The first line to copy is the one with "obj.parent = None"; the last is the one with "AXIS_Y, AXIS_Z, DECK = -11.7, 87.0, -4.3". Copy each line in that range exactly, leaving out all others.
═══ Data provided ═══
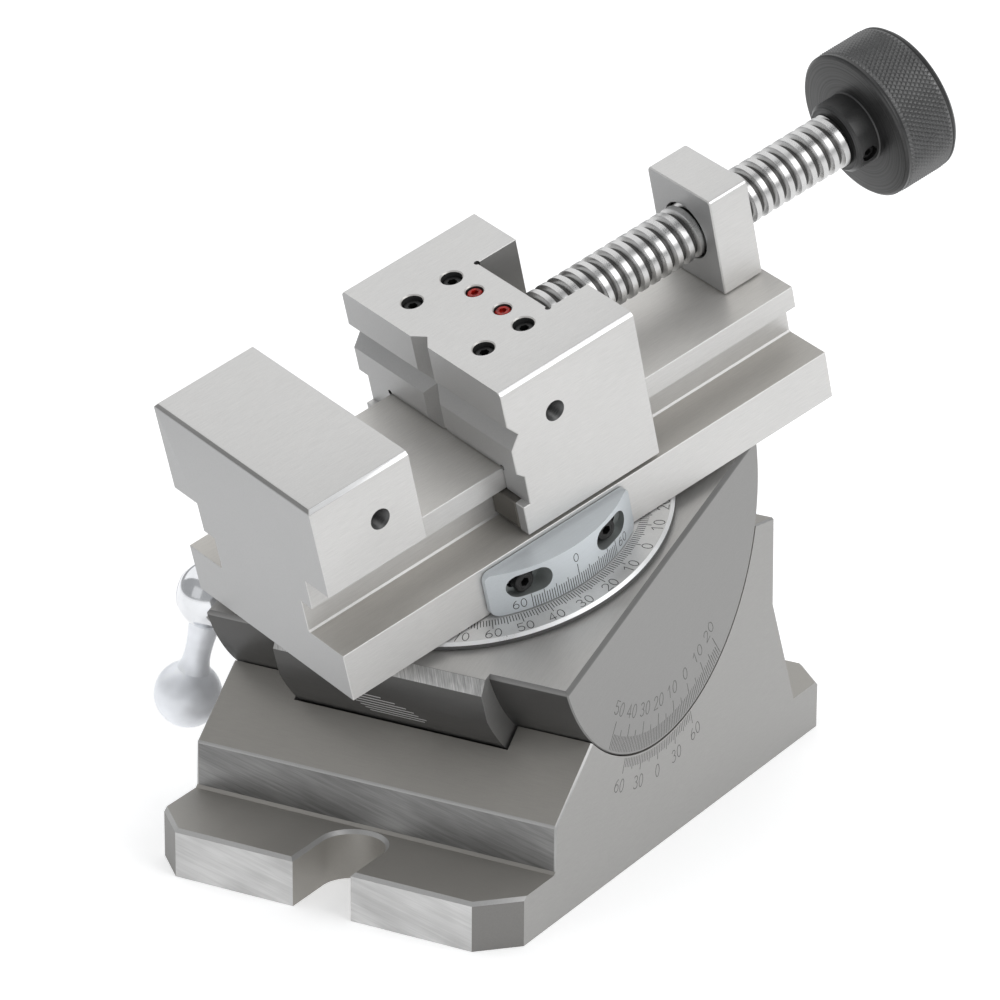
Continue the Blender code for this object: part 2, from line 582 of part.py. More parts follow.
def make_spindle(axis_frame, mats):
    """Leadscrew; distances run along the spindle from the swivel axis. The thread is left plain."""
    radius, neck, shank = SPINDLE_RADIUS, 3.3 * MM, 6 * MM
    thread_end = HUB_FACE - GAP
    profile = [(0, 158 * MM), (shank, 158 * MM), (shank, thread_end), (radius, thread_end)]
    profile += [(radius, 19.2 * MM), (neck, 19.2 * MM), (neck, 13.4 * MM), (radius, 13.4 * MM)]
    profile += [(radius, 11.4 * MM), (0, 11.4 * MM)]
    spindle = turned("spindle", axis_frame, profile, (0, 0, 0), "Y")
    return paint(spindle, mats["spindle"])


def make_knob(axis_frame, mats):
    profile = [(0, KNOB_END), (KNOB_RADIUS - 2.4 * MM, KNOB_END), (KNOB_RADIUS - 0.6 * MM, KNOB_END - 0.9 * MM)]
    profile += [(KNOB_RADIUS, KNOB_END - 2.4 * MM), (KNOB_RADIUS, KNOB_FACE + 2 * MM)]
    profile += [(KNOB_RADIUS - 0.6 * MM, KNOB_FACE + 0.6 * MM), (KNOB_RADIUS - 2 * MM, KNOB_FACE)]
    profile += [(HUB_RADIUS, KNOB_FACE), (HUB_RADIUS, HUB_FACE + 0.5 * MM), (HUB_RADIUS - 0.5 * MM, HUB_FACE)]
    profile += [(6.3 * MM, HUB_FACE), (6.3 * MM, 158.3 * MM), (0, 158.3 * MM)]
    knob = turned("hand_knob", axis_frame, profile, (0, 0, 0), "Y", 40)
    hole_y, turn = 139.6 * MM, Matrix.Rotation(radians(14), 4, "Y")
    hole = rod("knob_hole", axis_frame, 2.5 * MM, (5 * MM, hole_y, 0), 10 * MM, "X", 16)
    screw = rod("knob_screw", axis_frame, 2.2 * MM, (6.6 * MM, hole_y, 0), 2.9 * MM, "X", 16)
    hexagon = rod("knob_hex", axis_frame, 1.2 * MM, (8 * MM, hole_y, 0), 5 * MM, "X", 6)
    for piece in (hole, screw, hexagon):
        piece.data.transform(turn)
    cut(knob, hole)
    cut(screw, hexagon)
    paint(screw, mats["screw"])
    return paint(knob, mats["knob"])


# ---------------------------------------------------------------- assembly

def make_materials():
    return {
        "base": material("base_steel", (0.36, 0.35, 0.33), 0.38, 1),
        "rocker": material("rocker_steel", (0.38, 0.37, 0.35), 0.38, 1),
        "ring": material("scale_ring", (0.72, 0.71, 0.70), 0.3, 1),
        "vernier": material("vernier_plate", (0.50, 0.54, 0.57), 0.35, 1),
        "vise": material("ground_steel", (0.62, 0.61, 0.58), 0.3, 1),
        "spindle": material("spindle_steel", (0.58, 0.57, 0.55), 0.25, 1),
        "knob": material("black_oxide", (0.05, 0.05, 0.05), 0.45, 0.6),
        "screw": material("dark_screw", (0.07, 0.07, 0.07), 0.4, 0.8),
        "sealed": material("sealed_screw", (0.5, 0.04, 0.03), 0.4, 0),
        "chrome": material("chrome", (0.80, 0.81, 0.83), 0.08, 1),
    }


def main():
    global PARTS, CUTTERS
    clear_scene()
    PARTS = new_collection("tilting_swivel_vise")
    CUTTERS = new_collection("cutters")
    mats = make_materials()

    rocker = frame_empty("rocker_axis", None, (0, AXIS_Y, AXIS_Z), (TILT, 0, 0))
    vise = frame_empty("table_axis", rocker, (0, 0, DECK), (0, 0, SWIVEL))
    jaw = frame_empty("jaw_slide", vise, (0, 0, 0))
    spindle = frame_empty("spindle_axis", jaw, (0, 0, SPINDLE_Z))

    make_base(mats)
    make_rocker(rocker, mats)
    make_ring(rocker, mats)
    make_clamp(rocker, mats)
    make_pivot(vise, mats)
    make_body(vise, mats)
    make_vernier(vise, mats)
    make_nut_block(vise, mats)
    make_movable_jaw(jaw, mats)
    make_keepers(jaw, mats)
    make_spindle(spindle, mats)
    make_knob(spindle, mats)
    bpy.context.view_layer.update()


main()
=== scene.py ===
"""Looks of the tilting and swivelling precision vise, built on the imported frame.

Shapes are modelled in millimetres in the frame of the part they belong to (base, rocker, vise or spindle),
then scaled to metres and placed. Materials are procedural and follow each piece's own object coordinates.
"""
from math import acos, asin, atan2, cos, hypot, pi, radians, sin, sqrt

import bmesh
import bpy
from mathutils import Matrix, Vector


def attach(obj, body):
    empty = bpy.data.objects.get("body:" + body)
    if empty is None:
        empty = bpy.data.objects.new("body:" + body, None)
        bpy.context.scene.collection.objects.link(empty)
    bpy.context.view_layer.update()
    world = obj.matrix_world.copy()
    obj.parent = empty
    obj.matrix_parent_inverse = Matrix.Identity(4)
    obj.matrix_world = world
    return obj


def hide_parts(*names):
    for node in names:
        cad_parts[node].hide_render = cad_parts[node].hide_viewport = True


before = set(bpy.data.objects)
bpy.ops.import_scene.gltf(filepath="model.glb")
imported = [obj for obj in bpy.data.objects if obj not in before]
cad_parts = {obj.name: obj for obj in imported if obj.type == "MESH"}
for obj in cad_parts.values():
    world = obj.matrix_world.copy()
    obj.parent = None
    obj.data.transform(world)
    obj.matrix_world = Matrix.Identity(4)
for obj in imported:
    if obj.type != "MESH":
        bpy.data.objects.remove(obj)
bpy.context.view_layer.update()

MM = 0.001

# --- sizes, millimetres
TILT, SWIVEL = radians(20.0), radians(-23.4)
AXIS_Y, AXIS_Z, DECK = -11.7, 87.0, -4.3

BASE_HALF_WIDTH, BASE_HALF_LENGTH = 56.0, 94.5
CORNER_CUT, FLANGE_HEIGHT = 10.0, 14.0
ABOVE_FLANGES = 20.0               # edges higher than this belong to the block, not the flanges
FRONT_WALL = (-67.9, 27.5)
FRONT_RIM_Y = -48.6
REAR_RIM_INNER_Z = 75.6
REAR_RIM, REAR_WALL_FOOT, REAR_FLANGE_START = (54.6, 74.1), (55.4, 48.1), 69.6
SLOT_HALF_WIDTH, SLOT_STRAIGHT = 9.0, 15.6
TROUGH_RADIUS, GROOVE_RADIUS, GROOVE_HALF_WIDTH = 56.3, 63.6, 33.4
ROCKER_RADIUS, RIB_RADIUS, RIB_HALF_WIDTH, RIB_FLAT = 56.0, 63.0, 32.3, 60.8
RIB_CHAMFER = 3.2

VERNIER_STEP = 0.95                # degrees between the marks of both verniers
RING_RADIUS, RING_BORE, RING_TOP = 53.2, 30.0, 2.4
RING_ZERO = radians(2.5)           # where the ring's 0 stands, round from the rocker's X axis

HALF_WIDTH, RAIL_HALF, NECK_HALF = 35.0, 24.6, 19.8
BED_FRONT, BED_REAR = -70.2, 96.7
FLANGE_BOTTOM, FLANGE_TOP, RAIL_BOTTOM, RAIL_TOP = 2.7, 18.0, 28.5, 35.4
JAW_TOP, FIXED_JAW_REAR, FIXED_JAW_BOTTOM = 66.8, -37.7, 38.0
SPINDLE_Z = 51.4
TAPPED_RADIUS, TAPPED_Z, FIXED_TAPPED_Y, MOVABLE_TAPPED_Y = 2.7, 52.0, -50.1, 8.3

VERNIER_RADIUS, VERNIER_END, VERNIER_TOP, VERNIER_FLOOR = 44.2, 24.7, 16.8, 37.2
VERNIER_SCREW_Y, VERNIER_SCREW_Z = 14.0, 11.0
VERNIER_CORNER = 2.2               # rounding of the plate's four corners
VERNIER_FACET = 15.8               # height where the plate's sloping top meets its round face, midway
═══
▶ Task response
    obj.parent = None
    obj.data.transform(world)
    obj.matrix_world = Matrix.Identity(4)
for obj in imported:
    if obj.type != "MESH":
        bpy.data.objects.remove(obj)
bpy.context.view_layer.update()

MM = 0.001

# --- sizes, millimetres
TILT, SWIVEL = radians(20.0), radians(-23.4)
AXIS_Y, AXIS_Z, DECK = -11.7, 87.0, -4.3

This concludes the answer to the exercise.